Written exercise: Write each line out exactly, leaving none out.

Records with modeling code
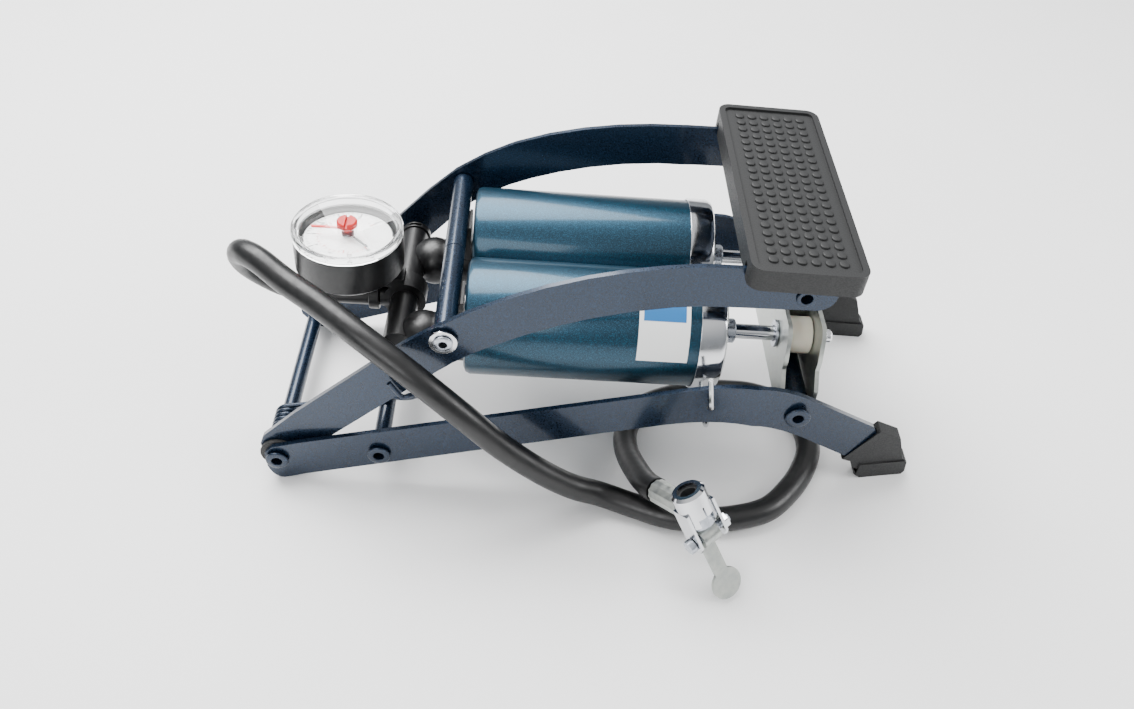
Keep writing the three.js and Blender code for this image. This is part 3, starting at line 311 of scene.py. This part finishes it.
def mm(point):
    """A point given in mm from the rear hinge, in metres in the pump's frame."""
    return ((point[0] - BACK) * MM, point[1] * MM, point[2] * MM)


def curve_through(points, steps):
    """Points along a smooth centripetal curve through the given ones."""
    given = [Vector(p) for p in points]
    given = [given[0] * 2 - given[1]] + given + [given[-1] * 2 - given[-2]]
    out = []
    for i in range(1, len(given) - 2):
        p0, p1, p2, p3 = given[i - 1:i + 3]
        d0, d1, d2 = ((b - a).length ** 0.5 for a, b in ((p0, p1), (p1, p2), (p2, p3)))
        t1 = ((p1 - p0) / d0 - (p2 - p0) / (d0 + d1) + (p2 - p1) / d1) * d1
        t2 = ((p2 - p1) / d1 - (p3 - p1) / (d1 + d2) + (p3 - p2) / d2) * d1
        for k in range(steps):
            t = k / steps
            out.append(p1 * (2 * t ** 3 - 3 * t ** 2 + 1) + t1 * (t ** 3 - 2 * t ** 2 + t)
                       + p2 * (3 * t ** 2 - 2 * t ** 3) + t2 * (t ** 3 - t ** 2))
    return out + [given[-2]]


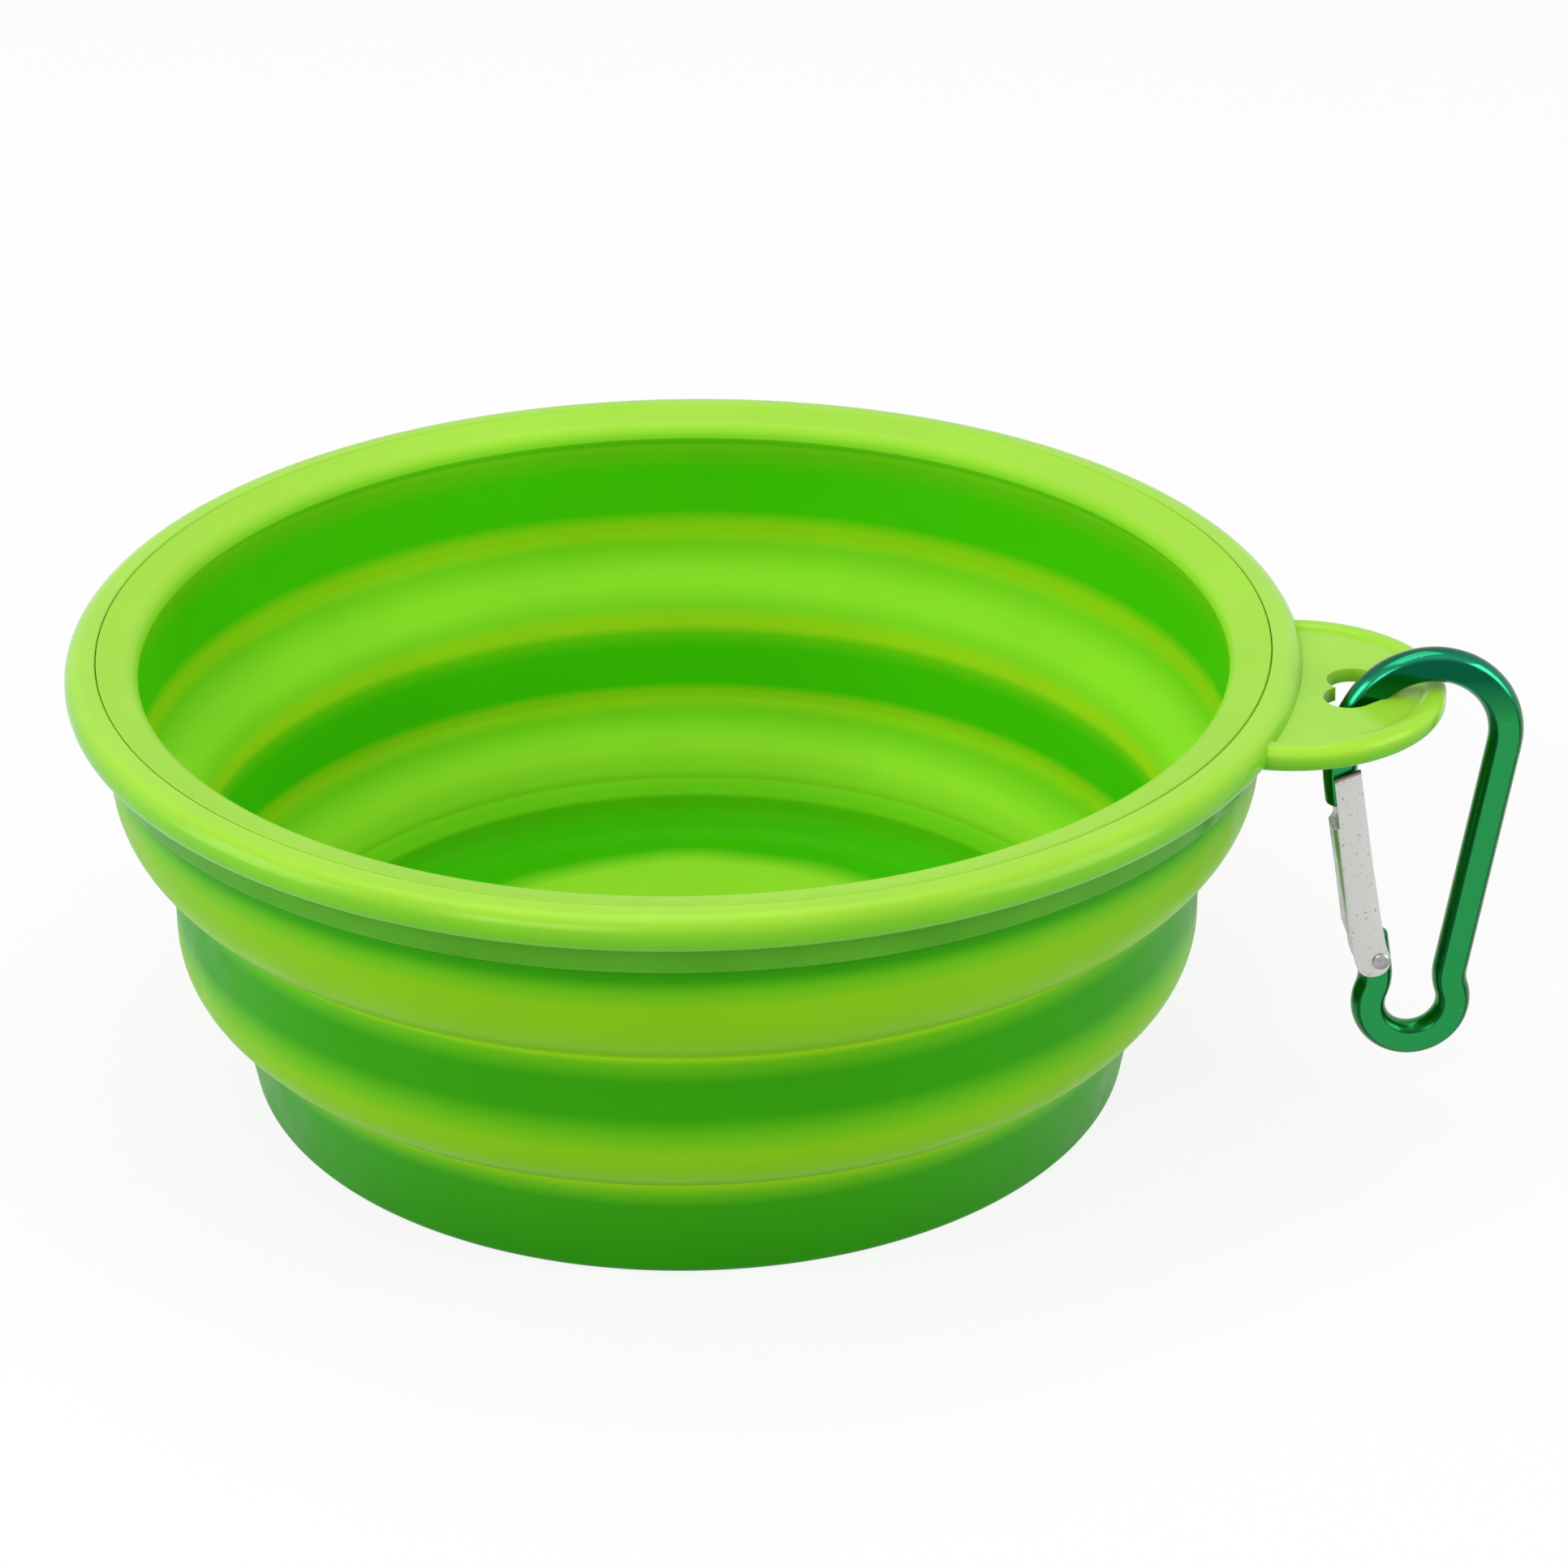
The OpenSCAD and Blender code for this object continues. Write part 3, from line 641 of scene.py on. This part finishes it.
for piece, finish, node, kind in ((ring, ring_plastic, "rim_ring", "rim_plastic"),
                                  (clamp, clamp_plastic, "clamp_ring", "clamp_plastic")):
    piece.data.materials.clear()
    piece.data.materials.append(finish)
    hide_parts(node)
    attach(piece, "rim_tier")
    print(piece.name, "stands for", node)

# %% [markdown]
# ## The carabiner's body
# The body is one aluminium rod, bent on a mandrel and pressed flat on both sides. A curve
# with a bevel would follow the same path, but it is made here the way the bender makes it,
# which keeps every arc true: the rod's section stands at the nose, a spin takes it round
# each bend and a plain extrude along each straight length. It is drawn lying in its own
# plane and hung from the lug at the end. First its sizes, and two helpers for angles.

# %% Sizes of the rod
ROD_D, FLAT_T = 3.6, 2.9
TOP_C, TOP_R = Vector((0.64, -0.04, 0)), 8.05
SIDE_R, SIDE_FROM = 13.4, 147.0
LOW_C, LOW_R, WAIST_R = Vector((0.60, -31.22, 0)), 4.5, 5.0
NOSE_L, NOSE_SLANT, SPINE_SLANT, GATE_SLANT = 2.5, 8.1, 8.7, 9.3
TONGUE_FOOT, TONGUE_PAST_HINGE = Vector((-3.37, -27.293, 0)), 2.5
HINGE = Vector((-3.1907, -25.447, 0))
LINE_L, SECTION_EDGE_R, END_EDGE = 20, 0.3, 0.35
HANG = (Matrix.Translation(Vector((77.5, 0.2, 44.0)) * MM)
        @ Matrix.Rotation(math.radians(14.5), 4, "Z") @ Matrix.Rotation(math.radians(90), 4, "X"))


def polar(radius, angle):
    turn = math.radians(angle)
    return Vector((radius * math.cos(turn), radius * math.sin(turn), 0))


def facing(vector):
    return math.degrees(math.atan2(vector.y, vector.x))


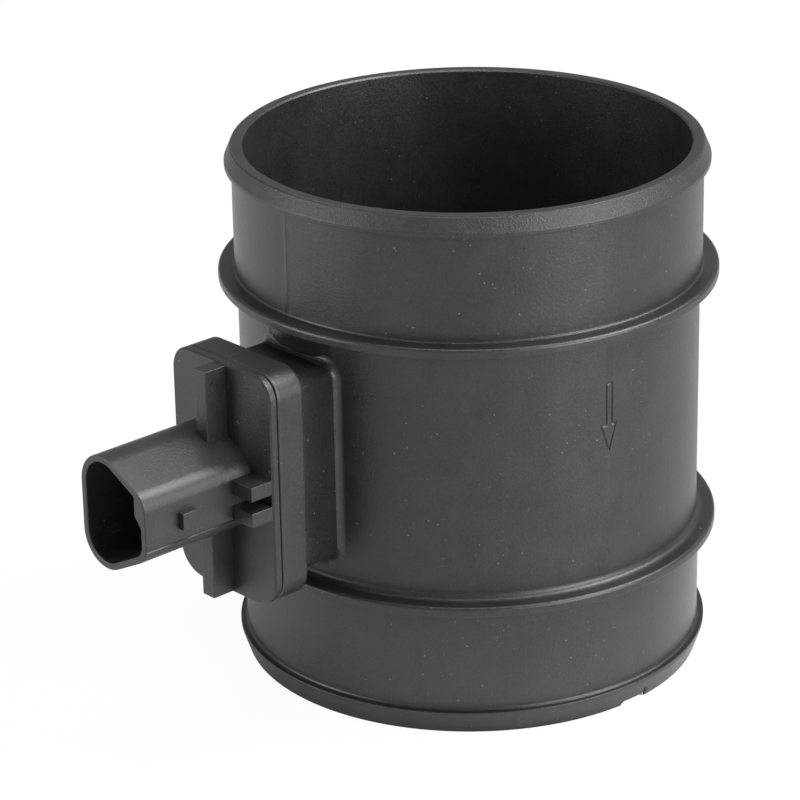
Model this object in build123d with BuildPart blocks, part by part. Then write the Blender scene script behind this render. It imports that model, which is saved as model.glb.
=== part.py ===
"""Mass airflow sensor: a plug-in hot-film sensor module in its own cylindrical duct.

Millimetres. +Z runs up the duct's axis, against the air flow, and the module plugs in from -Y.
The origin is on the duct's axis, in the plane of the outlet bead's widest ring.
"""

import os
from math import hypot, radians, tan

from build123d import *

# How far a cut or a joining solid runs past the face that it crosses
overrun = 1.0

# How near a level or a radius has to be for an edge to count as on it
near = 0.01

# Duct
duct_length = 96.9
bore_d = 80.0
bore_lip = 0.3
end_wall = 2.2
spigot_wall = 2.15
body_wall = 1.75
bead_rise = 1.25
bead_land = 0.7
inlet_slope = 2.8
outlet_slope = 3.6
inlet_spigot = 19.3
outlet_spigot = 19.7
collar_rise = 3.4
collar_thick = 1.75
collar_edge_chamfer = 0.4
collar_root_r = 1.2

# Notch in the outlet's edge
notch_width = 5.2
notch_depth = 0.75
notch_corner_r = 0.6
notch_y = -0.8
slit_width = 0.5
slit_depth = 2.0

# Pocket on the duct's side, distances from the duct's axis along -Y
flange_width = 25.8
flange_height = 43.1
flange_z = 45.2
flange_top_r = 4.4
flange_bottom_r = 5.7
rim_back = 51.5
rim_front = 57.1
rim_edge_chamfer = 0.25
neck_inset = 3.3
neck_corner_r = 2.4
neck_root_r = 1.4
neck_root_gap = 0.05
opening_width = 15.6
opening_height = 32.9
opening_corner_r = 2.0

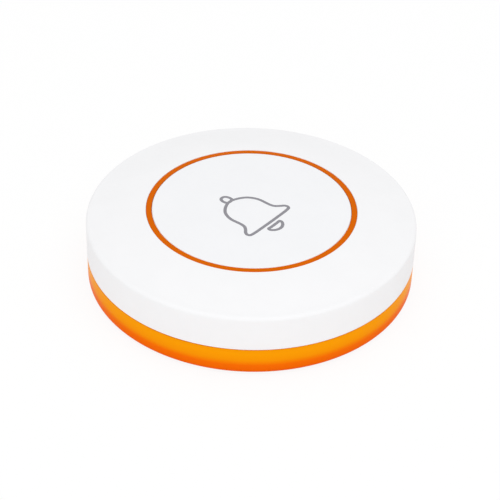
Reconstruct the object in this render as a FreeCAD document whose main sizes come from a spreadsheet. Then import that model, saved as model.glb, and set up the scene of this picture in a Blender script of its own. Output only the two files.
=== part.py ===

Answer to this problem:
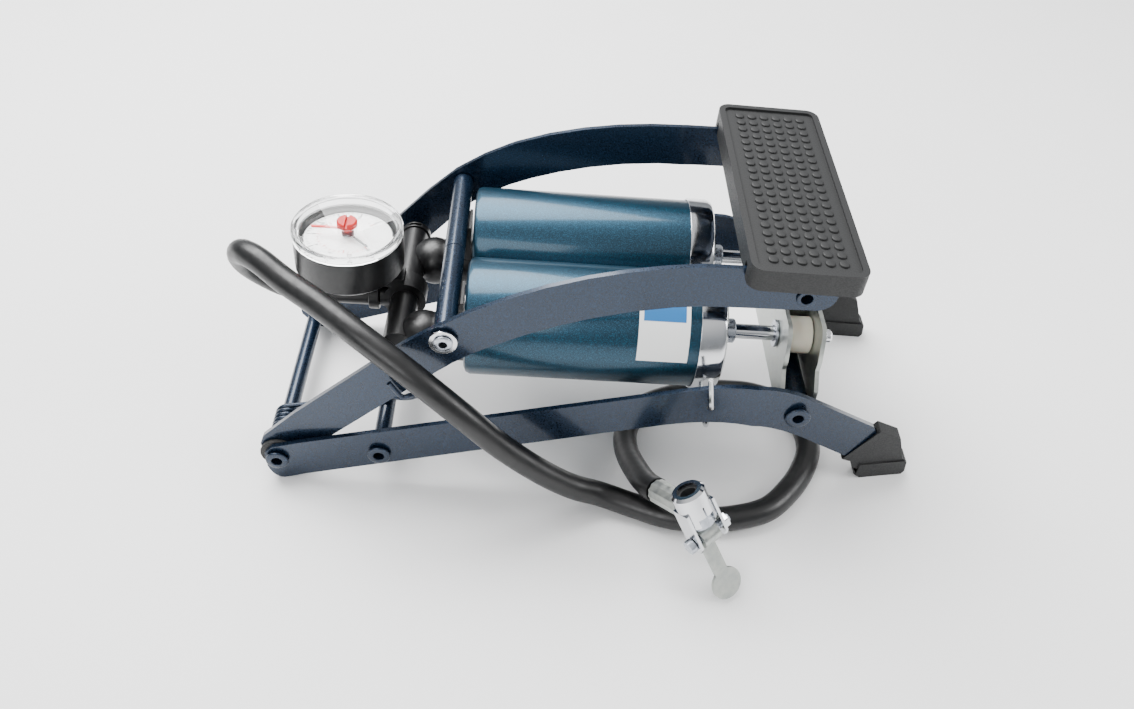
Keep writing the three.js and Blender code for this image. This is part 3, starting at line 311 of scene.py. This part finishes it.
def mm(point):
    """A point given in mm from the rear hinge, in metres in the pump's frame."""
    return ((point[0] - BACK) * MM, point[1] * MM, point[2] * MM)


def curve_through(points, steps):
    """Points along a smooth centripetal curve through the given ones."""
    given = [Vector(p) for p in points]
    given = [given[0] * 2 - given[1]] + given + [given[-1] * 2 - given[-2]]
    out = []
    for i in range(1, len(given) - 2):
        p0, p1, p2, p3 = given[i - 1:i + 3]
        d0, d1, d2 = ((b - a).length ** 0.5 for a, b in ((p0, p1), (p1, p2), (p2, p3)))
        t1 = ((p1 - p0) / d0 - (p2 - p0) / (d0 + d1) + (p2 - p1) / d1) * d1
        t2 = ((p2 - p1) / d1 - (p3 - p1) / (d1 + d2) + (p3 - p2) / d2) * d1
        for k in range(steps):
            t = k / steps
            out.append(p1 * (2 * t ** 3 - 3 * t ** 2 + 1) + t1 * (t ** 3 - 2 * t ** 2 + t)
                       + p2 * (3 * t ** 2 - 2 * t ** 3) + t2 * (t ** 3 - t ** 2))
    return out + [given[-2]]


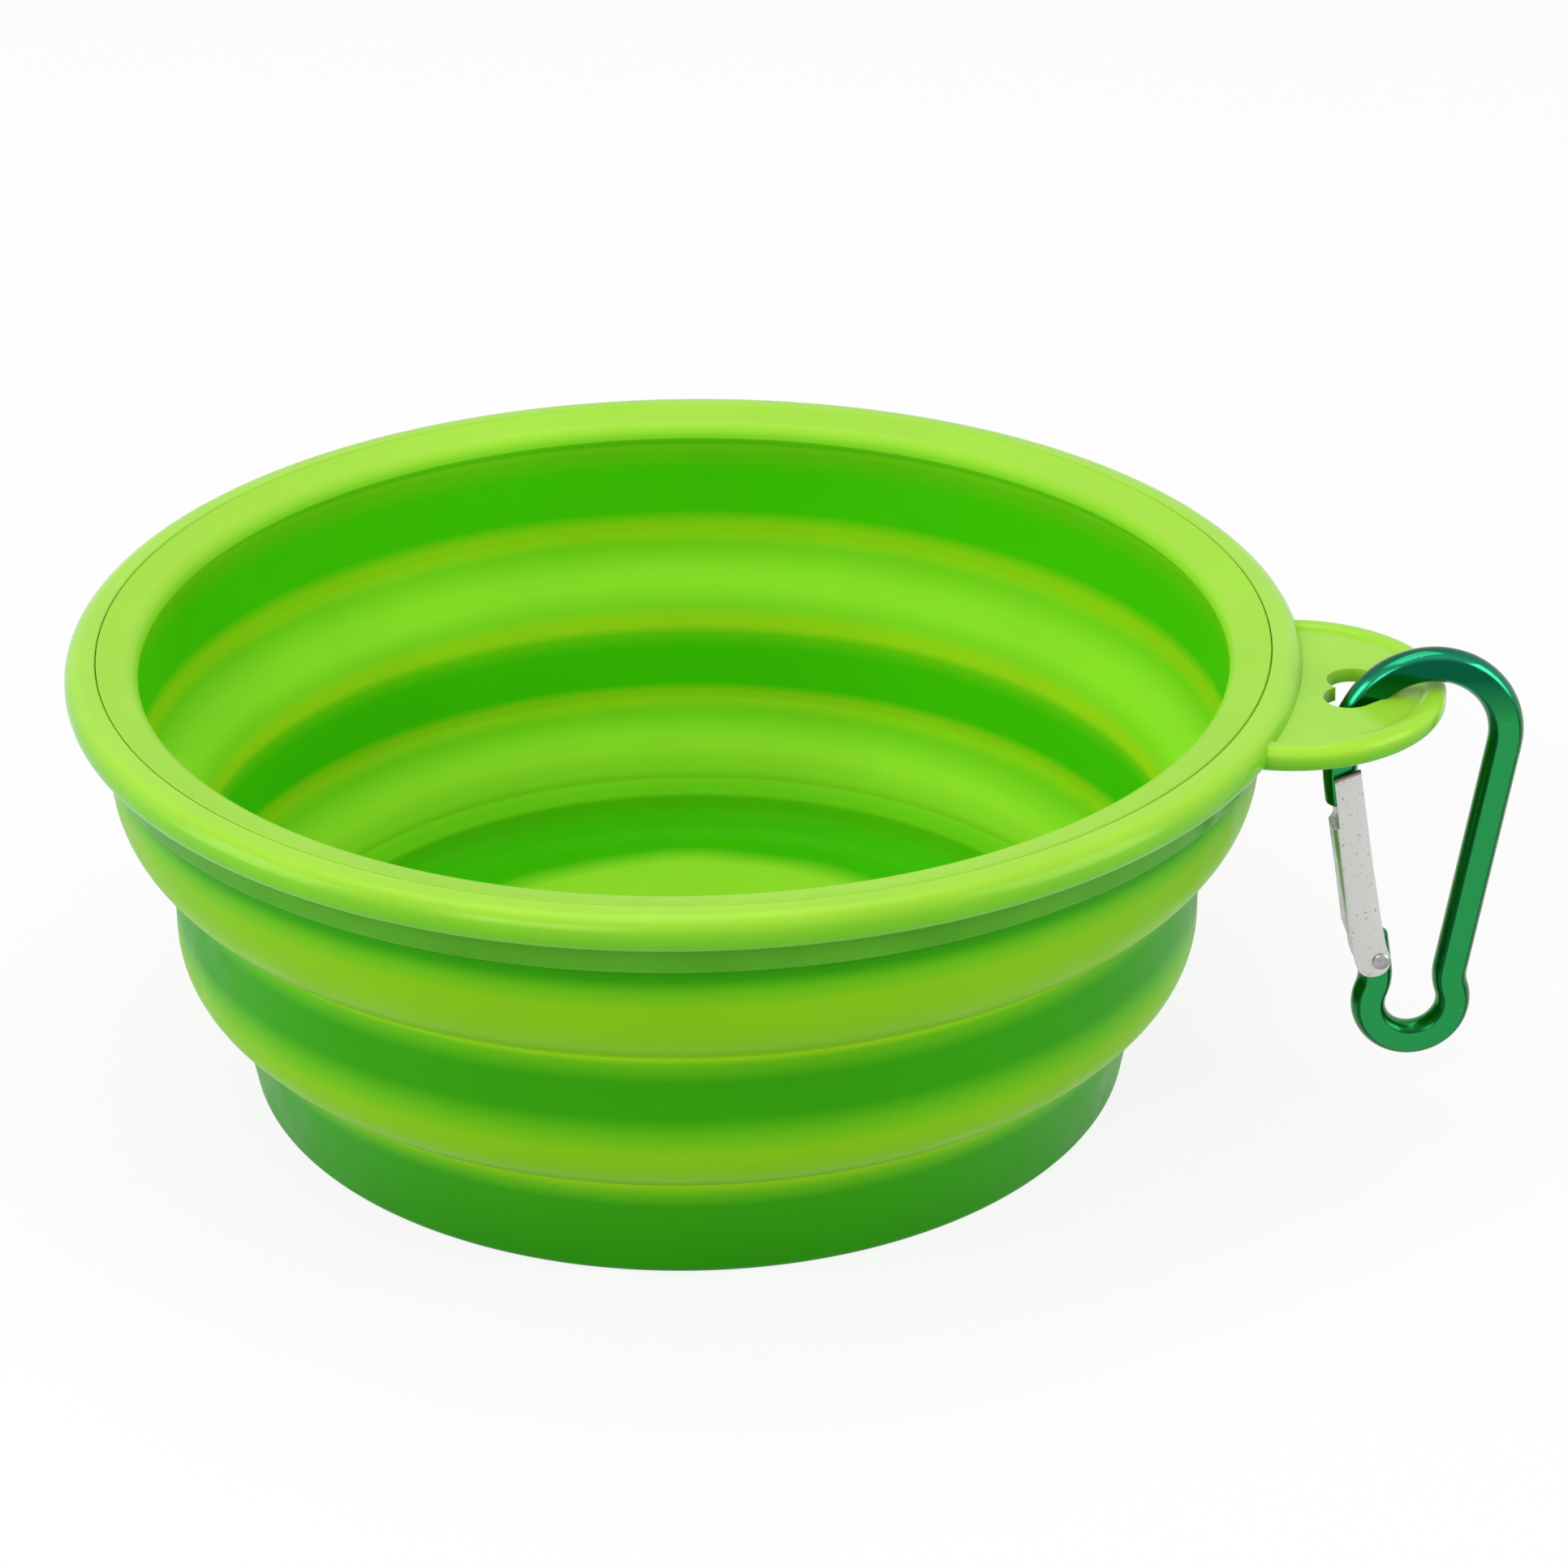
The OpenSCAD and Blender code for this object continues. Write part 3, from line 641 of scene.py on. This part finishes it.
for piece, finish, node, kind in ((ring, ring_plastic, "rim_ring", "rim_plastic"),
                                  (clamp, clamp_plastic, "clamp_ring", "clamp_plastic")):
    piece.data.materials.clear()
    piece.data.materials.append(finish)
    hide_parts(node)
    attach(piece, "rim_tier")
    print(piece.name, "stands for", node)

# %% [markdown]
# ## The carabiner's body
# The body is one aluminium rod, bent on a mandrel and pressed flat on both sides. A curve
# with a bevel would follow the same path, but it is made here the way the bender makes it,
# which keeps every arc true: the rod's section stands at the nose, a spin takes it round
# each bend and a plain extrude along each straight length. It is drawn lying in its own
# plane and hung from the lug at the end. First its sizes, and two helpers for angles.

# %% Sizes of the rod
ROD_D, FLAT_T = 3.6, 2.9
TOP_C, TOP_R = Vector((0.64, -0.04, 0)), 8.05
SIDE_R, SIDE_FROM = 13.4, 147.0
LOW_C, LOW_R, WAIST_R = Vector((0.60, -31.22, 0)), 4.5, 5.0
NOSE_L, NOSE_SLANT, SPINE_SLANT, GATE_SLANT = 2.5, 8.1, 8.7, 9.3
TONGUE_FOOT, TONGUE_PAST_HINGE = Vector((-3.37, -27.293, 0)), 2.5
HINGE = Vector((-3.1907, -25.447, 0))
LINE_L, SECTION_EDGE_R, END_EDGE = 20, 0.3, 0.35
HANG = (Matrix.Translation(Vector((77.5, 0.2, 44.0)) * MM)
        @ Matrix.Rotation(math.radians(14.5), 4, "Z") @ Matrix.Rotation(math.radians(90), 4, "X"))


def polar(radius, angle):
    turn = math.radians(angle)
    return Vector((radius * math.cos(turn), radius * math.sin(turn), 0))


def facing(vector):
    return math.degrees(math.atan2(vector.y, vector.x))


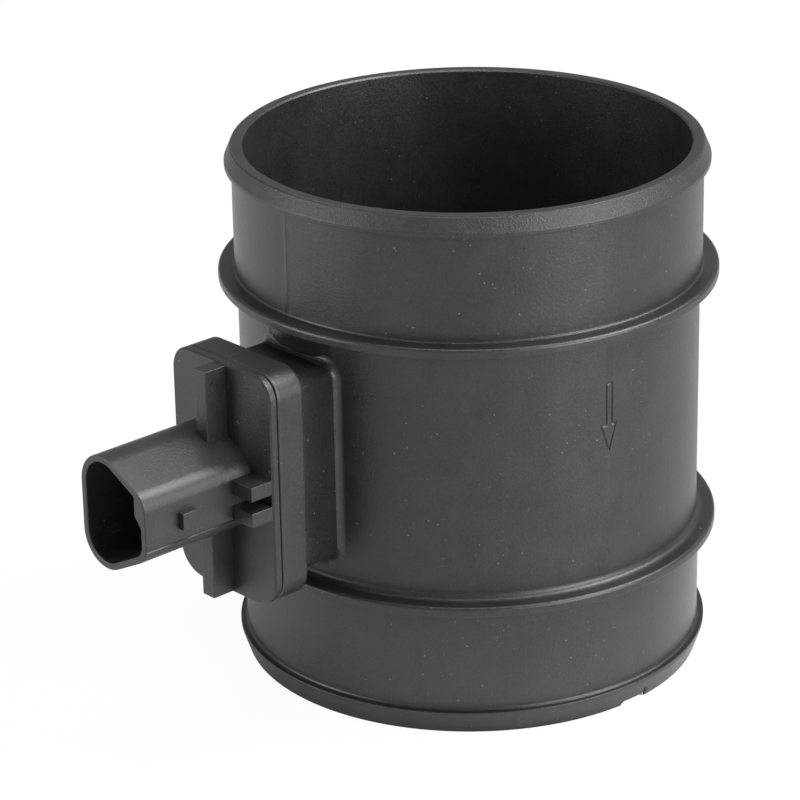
Model this object in build123d with BuildPart blocks, part by part. Then write the Blender scene script behind this render. It imports that model, which is saved as model.glb.
=== part.py ===
"""Mass airflow sensor: a plug-in hot-film sensor module in its own cylindrical duct.

Millimetres. +Z runs up the duct's axis, against the air flow, and the module plugs in from -Y.
The origin is on the duct's axis, in the plane of the outlet bead's widest ring.
"""

import os
from math import hypot, radians, tan

from build123d import *

# How far a cut or a joining solid runs past the face that it crosses
overrun = 1.0

# How near a level or a radius has to be for an edge to count as on it
near = 0.01

# Duct
duct_length = 96.9
bore_d = 80.0
bore_lip = 0.3
end_wall = 2.2
spigot_wall = 2.15
body_wall = 1.75
bead_rise = 1.25
bead_land = 0.7
inlet_slope = 2.8
outlet_slope = 3.6
inlet_spigot = 19.3
outlet_spigot = 19.7
collar_rise = 3.4
collar_thick = 1.75
collar_edge_chamfer = 0.4
collar_root_r = 1.2

# Notch in the outlet's edge
notch_width = 5.2
notch_depth = 0.75
notch_corner_r = 0.6
notch_y = -0.8
slit_width = 0.5
slit_depth = 2.0

# Pocket on the duct's side, distances from the duct's axis along -Y
flange_width = 25.8
flange_height = 43.1
flange_z = 45.2
flange_top_r = 4.4
flange_bottom_r = 5.7
rim_back = 51.5
rim_front = 57.1
rim_edge_chamfer = 0.25
neck_inset = 3.3
neck_corner_r = 2.4
neck_root_r = 1.4
neck_root_gap = 0.05
opening_width = 15.6
opening_height = 32.9
opening_corner_r = 2.0

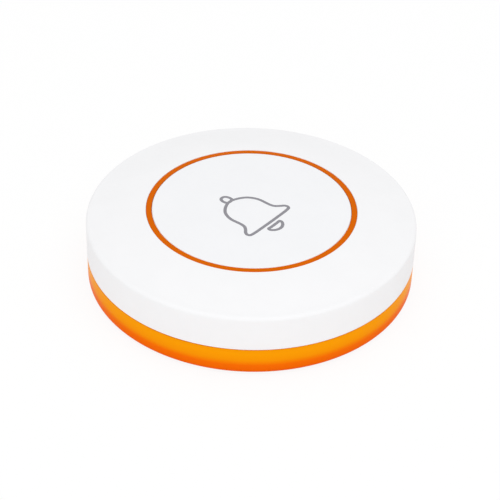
Reconstruct the object in this render as a FreeCAD document whose main sizes come from a spreadsheet. Then import that model, saved as model.glb, and set up the scene of this picture in a Blender script of its own. Output only the two files.
=== part.py ===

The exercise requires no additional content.